Los mexicanos perdieron el sábado a uno de sus mejores contadores de historias audiovisuales, a un creador de archivos fílmicos que, por su hechura e impacto social, forjaron la cultura cinematográfica nacional.
Sus películas son arquetipos de 24 cuadros por segundo en torno a la realidad, sobre todo, de las clases más desprotegidas.
Felipe Cazals, nacido el 27 de junio de 1937 en Francia, y cuatro meses más tarde registrado en Zapopan, Jalisco, es un personaje con el don de la unicidad y el encanto, que hacía encarnar en la pantalla “a las mismas personas de siempre: a los jodidos, no tengo otro tema”, contó una vez a La Jornada.
Cazals profundizaba en ese contenido con su cinematografía que, sin duda, aportó un pequeño balance en la cartelera local, avasallada por el cine de mercado. Su acérrimo ideal por mostrar en sus historias a su gente, fue inspiradora para el cultivo y cosecha de generaciones de cineastas.
Y así quedan Canoa, El apando, Las poquinchis, El año de la peste, Las vueltas del citrillo, El ciudadano Buelna, Digna, hasta el último aliento, Bajo la metralla, Los motivos de Luz... piezas que pueden exponer la labor de un cinematografista, partisano del producto nacional.
Hace años, señaló a este diario que “el cine, como tal, ya valió madre; lo que opera es la mercadotecnia; el espectador ya no existe, ahora sólo está el consumidor de productos de Hollywood... El público mexicano ha perdido el derecho a ver su propio cine y el gusto por escuchar su propio idioma, su propia cara y circunstancias, y todo es el resultado de una avalancha conducida. Si entras a cualquier consorcio verás que la misma película está en varias salas. Se trata de convertir al espectador en un consumidor, es decir, que en vez de beber (refrescos) Chaparritas, tienen que meterle al Red Bull”.
Los festivales, “punto de prestigio”
Pedía “convencer a la gente de que vaya a ver películas mexicanas, que son tan buenas como las de los otros países”. Comentaba que la aparente salud del cine mexicano no se podía considerar por su exhibición en festivales, porque éstos “no son un punto de venta, son un punto de prestigio”, decía con la garra de justicia, misma que le hacía ser un cineasta comprometido con la franqueza, pero, sobre todo, con la “verdad cinematográfica”.
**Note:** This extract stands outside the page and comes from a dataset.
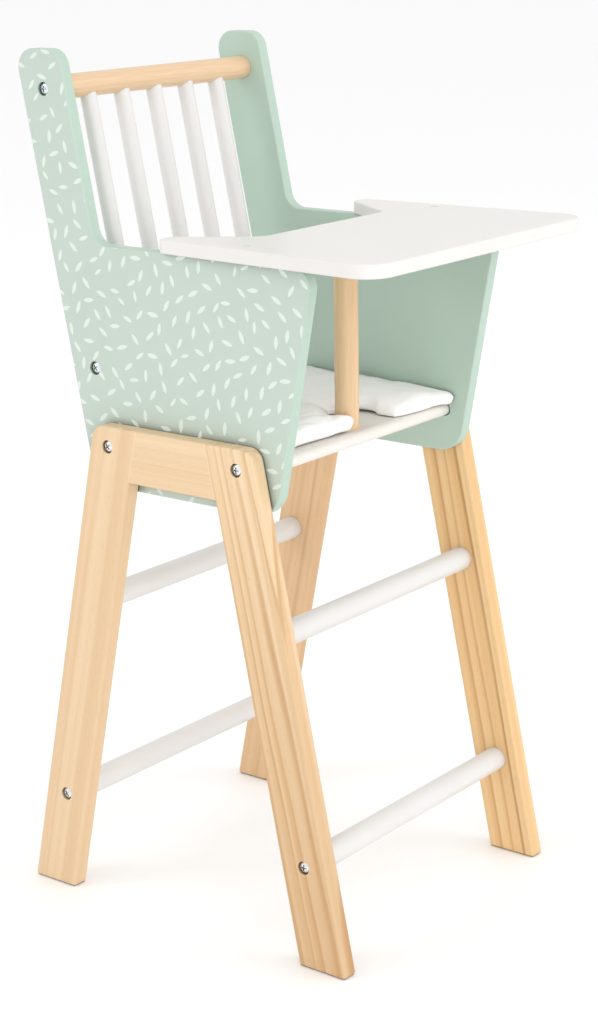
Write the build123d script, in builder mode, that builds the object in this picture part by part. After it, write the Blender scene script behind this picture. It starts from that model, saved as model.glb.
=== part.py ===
from build123d import *
import os
from math import cos, radians, sin, tan

# A doll's high chair: two painted side panels carry the seat, the back and the tray, and stand on
# two A-shaped leg frames that four rungs hold apart. The chair faces -Y, +X is the sitter's left,
# and Z = 0 is the floor. All lengths are millimetres.

# Heights: the seat's top above the floor, and the rest above or below it
seat_height = 322.0
panel_drop = 34.0
lower_rail_rise = 44.0
arm_rise = 125.0
back_rise = 123.0
frame_rise = 10.0
seat_screw_rise = 1.0

# Side panels: boards with a post that leans back and an arm and seat part in front of it
panel_thick = 9.0
panel_foot_depth = 151.0
post_width = 37.5
back_lean = 11.7
arm_lean = 10.6
panel_corner = 12.5
panel_foot_corner = 20.0
panel_arris = 1.0
inner_width = 194.0

# Seat board: both long edges fully rounded, its ends let into a groove in each panel
seat_thick = 9.0
seat_depth = 135.0
groove_depth = 3.5
groove_gap = 0.3
groove_end_gap = 1.2

# Back: two rails of dowel and the spindles between them
rail_dia = 16.0
rail_recess = 3.0
top_rail_drop = 25.5
spindle_dia = 11.0
spindle_count = 5
spindle_pitch = 32.6
spindle_depth = 6.0

# Tray: a board on the arms, with a belly cut-out behind, carried by a post from the seat
tray_thick = 9.0
tray_reach = 161.5
tray_front_width = 245.0
tray_rear_width = 221.0
tray_arm_back = 12.5
tray_arm_tip = 13.5
belly_width = 130.0
belly_front = 36.0
tray_corner = 18.0
tray_tip_corner = 5.0
belly_corner = 12.0
tray_arris = 1.2
tray_post_dia = 16.0
tray_post_setback = 15.5
tray_post_in_seat = 4.0
tray_post_in_tray = 5.0
peg_dia = 5.0
peg_in_panel = 16.0
peg_sunk = 0.3

# Leg frames: two leaning legs and a cross rail, glued and dowelled, then rounded over as one
leg_width = 35.5
leg_thick = 12.0
leg_lean = 11.7
foot_spread = 267.5
cross_rail_height = 35.5
frame_corner = 10.0
foot_corner = 2.0
leg_arris = 1.8
frame_dowel_dia = 6.0
frame_dowel_length = 30.0
frame_dowel_pitch = 17.0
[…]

“El cine es como el pugilismo: hay que estar boxeando y haciendo sombra todo el tiempo, porque si no, quedas derrotado... Hay que ser de los fajadores”, fue otra de las frases que compartió con este medio, a modo de metáfora, con la que explicaba lo que necesitaba el cine de México.
Defensor del texto cinematográfico, contó que en los primeros años de su carrera, a la escritura la “veía de reojo. No lo digo despectivamente, pero al trabajo de escritorio de los guionistas me parecía que le faltaban las cosas que yo quería añadir. No me daba cuenta de que es una labor más profunda de lo que parece. Si no existe ese primer paso no hay manera de poner la puesta en escena del modo correcto”.
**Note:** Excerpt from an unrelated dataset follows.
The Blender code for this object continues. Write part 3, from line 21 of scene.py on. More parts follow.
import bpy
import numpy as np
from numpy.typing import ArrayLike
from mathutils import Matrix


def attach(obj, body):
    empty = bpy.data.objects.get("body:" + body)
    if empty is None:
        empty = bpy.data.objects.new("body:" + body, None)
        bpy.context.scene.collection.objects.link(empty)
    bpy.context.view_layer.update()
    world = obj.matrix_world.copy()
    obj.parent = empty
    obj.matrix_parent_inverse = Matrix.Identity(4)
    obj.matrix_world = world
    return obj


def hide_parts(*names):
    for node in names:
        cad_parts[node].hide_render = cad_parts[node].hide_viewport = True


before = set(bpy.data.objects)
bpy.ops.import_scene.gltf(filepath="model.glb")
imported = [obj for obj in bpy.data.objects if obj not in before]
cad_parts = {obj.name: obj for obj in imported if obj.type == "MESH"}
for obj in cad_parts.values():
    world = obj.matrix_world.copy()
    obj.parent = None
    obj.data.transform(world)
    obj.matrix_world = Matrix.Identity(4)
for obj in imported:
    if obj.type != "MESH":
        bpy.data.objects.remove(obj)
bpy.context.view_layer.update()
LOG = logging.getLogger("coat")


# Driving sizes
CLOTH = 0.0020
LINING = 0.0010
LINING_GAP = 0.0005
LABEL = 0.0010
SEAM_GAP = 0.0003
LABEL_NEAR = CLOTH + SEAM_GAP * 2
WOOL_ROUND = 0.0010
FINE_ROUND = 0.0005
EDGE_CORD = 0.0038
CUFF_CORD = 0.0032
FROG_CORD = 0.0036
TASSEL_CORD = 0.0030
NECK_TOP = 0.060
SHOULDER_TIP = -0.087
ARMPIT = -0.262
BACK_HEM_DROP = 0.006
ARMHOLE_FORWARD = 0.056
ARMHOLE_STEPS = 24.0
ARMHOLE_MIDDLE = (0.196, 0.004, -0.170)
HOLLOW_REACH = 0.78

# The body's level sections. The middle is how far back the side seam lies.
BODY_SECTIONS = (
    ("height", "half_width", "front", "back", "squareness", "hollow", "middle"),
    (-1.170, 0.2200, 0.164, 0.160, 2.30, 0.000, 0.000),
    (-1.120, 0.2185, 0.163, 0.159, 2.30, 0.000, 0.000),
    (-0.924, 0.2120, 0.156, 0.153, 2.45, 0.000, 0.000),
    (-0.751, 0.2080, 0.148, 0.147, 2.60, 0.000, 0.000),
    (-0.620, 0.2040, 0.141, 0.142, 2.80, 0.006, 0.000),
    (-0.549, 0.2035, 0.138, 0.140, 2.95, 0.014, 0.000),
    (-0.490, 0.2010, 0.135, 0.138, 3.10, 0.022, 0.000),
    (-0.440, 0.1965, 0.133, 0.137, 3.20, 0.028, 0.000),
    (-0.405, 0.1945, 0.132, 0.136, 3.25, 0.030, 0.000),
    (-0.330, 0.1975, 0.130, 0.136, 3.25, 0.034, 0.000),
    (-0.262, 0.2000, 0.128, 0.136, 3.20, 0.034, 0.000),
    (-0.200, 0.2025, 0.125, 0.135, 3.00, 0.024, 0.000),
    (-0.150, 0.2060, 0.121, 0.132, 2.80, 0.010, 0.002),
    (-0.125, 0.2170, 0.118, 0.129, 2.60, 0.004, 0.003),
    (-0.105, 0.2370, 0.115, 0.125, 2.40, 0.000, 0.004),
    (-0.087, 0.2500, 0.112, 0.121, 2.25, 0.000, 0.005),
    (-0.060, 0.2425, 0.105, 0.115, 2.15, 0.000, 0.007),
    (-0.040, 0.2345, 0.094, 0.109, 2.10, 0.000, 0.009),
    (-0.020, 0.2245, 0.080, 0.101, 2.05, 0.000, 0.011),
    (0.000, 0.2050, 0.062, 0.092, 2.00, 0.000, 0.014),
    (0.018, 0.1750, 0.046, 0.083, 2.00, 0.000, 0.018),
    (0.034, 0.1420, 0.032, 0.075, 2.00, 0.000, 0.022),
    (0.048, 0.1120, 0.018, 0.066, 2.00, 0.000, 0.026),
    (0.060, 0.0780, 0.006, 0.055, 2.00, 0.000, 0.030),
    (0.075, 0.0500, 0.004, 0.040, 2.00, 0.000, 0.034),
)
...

No obstante, el realizador decía que llevar del escritorio a la puesta en escena requiere de una metamorfosis. “En el escritorio no hay la noción del espacio, y el montaje es fundamental... Pero el texto es esencial”.
Recordó cuando él modificaba el guion a su gusto, y cuando ya fue autor del de sus filmes: “Una imagen no vale mil palabras. Es decir, una imagen cinematográfica de ficción está hecha de mil palabras, que son las que construyen esa descripción de la imagen”.
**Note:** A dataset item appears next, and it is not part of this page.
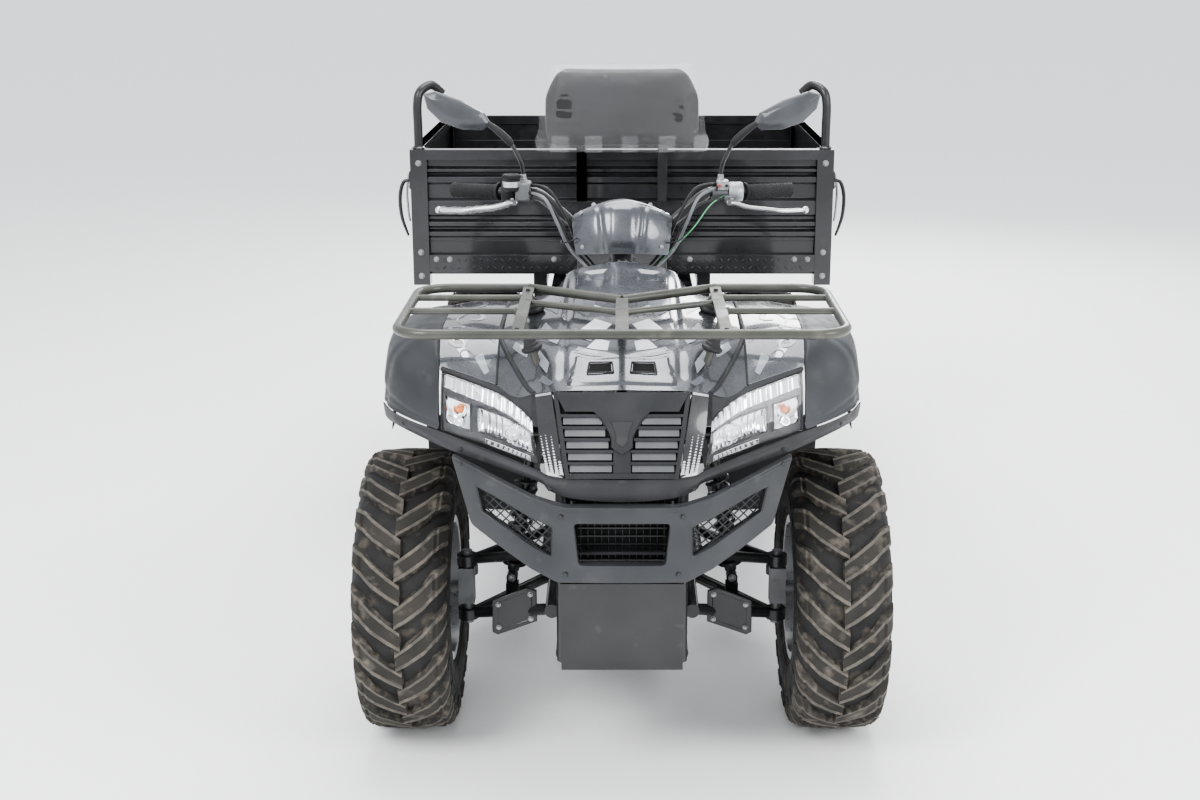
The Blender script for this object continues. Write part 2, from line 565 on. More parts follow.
# Air intakes in the nose
x0, x1 = 24, 66
hole = [(1.1, x0), (1.1, x1), (1.62, x1 - 3), (1.62, x0 + 2)]
corners = []
for u, x in hole:
    v = x / 60 if x <= 60 else 1 + (x - 60) / 52
    p = net_point(HOOD, u, v)
    corners.append(p + Vector((0, -2.5, 6.2 + 1.4 * (1 - x / 46 if x < 46 else 0))))
middle_point = sum(corners, Vector()) / 4
trim.add([at(*c) for c in corners], [[0, 1, 2, 3]], "hole")
ring = [at(*(middle_point + 1.13 * (c - middle_point) + Vector((0, -0.6, 1.2)))) for c in corners]
for a, b in zip(ring, ring[1:] + ring[:1]):
    trim.tube([a, b], 0.0016, "matte", sides=8)
trim.mirrored()
trim.make("hood_trim", "chassis", slot=NODE_SLOT["front_fascia"])

# Graphics on the gloss panels: shards in the middle and swirls on the wings
art = Kit()
SHARDS = [
    ("white", [(2.42, 0.10), (2.86, 0.18), (3.15, 0.85), (2.62, 1.25)]),
    ("grey", [(2.30, 0.70), (2.50, 0.95), (2.62, 1.62), (2.36, 1.78)]),
    ("dark_grey", [(2.15, 0.06), (2.30, 0.04), (2.38, 1.5), (2.2, 1.9)]),
    ("white", [(3.35, 0.75), (3.9, 0.42), (4.2, 0.95), (3.6, 1.5)]),
    ("grey", [(3.0, 1.05), (3.4, 1.0), (3.66, 1.75), (3.2, 1.9)]),
    ("white", [(4.35, 0.15), (4.6, 0.3), (5.0, 1.0), (4.66, 1.1)]),
    ("dark_grey", [(4.3, 1.2), (5.3, 0.9), (5.9, 1.6), (4.8, 1.85)]),
    ("grey", [(1.25, 3.0), (1.7, 2.9), (2.5, 3.55), (2.1, 3.95)]),
    ("dark_grey", [(0.5, 3.0), (0.7, 2.6), (1.2, 3.2), (0.95, 3.6)]),
    ("grey", [(2.8, 2.6), (3.2, 2.4), (4.2, 3.3), (3.5, 3.7)]),
    ("white", [(3.1, 4.5), (3.5, 4.2), (4.4, 4.9), (3.8, 5.3)]),
    ("dark_grey", [(4.6, 2.7), (5.4, 2.5), (6.0, 3.2), (5.2, 3.6)]),
    ("grey", [(2.2, 4.4), (2.7, 4.2), (3.0, 5.0), (2.6, 5.2)]),
]
for key, outline in SHARDS:
    decal(art, HOOD, outline, key, lift=0.9)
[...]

Para él, contar realidades de ficción era tan profundo como extraer fragmentos de historia, que es “lo más fascinante. Si no conocemos nuestra historia estaremos repitiendo los mismos errores. Sólo trato de contar las cosas de modo que puedan ofrecer un punto de vista crítico que casi siempre tiene que ver con la realidad mexicana”.
Era autocrítico. Argumentaba que, por ejemplo, cintas “sobre la Revolución mexicana sólo había cuatro: las dos de Fernando de Fuentes, una de (Roberto) Gavaldón y la de Paul Leduc, o sea, Vámonos con Pancho Villa, El compadre Mendoza, Rosauro Castro y Reed, México insurgente, respectivamente”. Él hizo una sobre Emiliano Zapata que “fue una estampa de libro de primaria. Dios me lo perdonará”.
Cazals, premiado con estatuillas y medallas, reconocido por audiencias locales, de diversas latitudes y variadas culturas, recibirá perennemente la auténtica pleitesía, la de la memoria colectiva.
En el velorio, se escuchó que autoridades culturales pretendían –junto con su amada esposa, Rosa Eugenia– realizar un homenaje el jueves en los Estudios Churubusco, pero al cierre de esta edición no se había confirmado.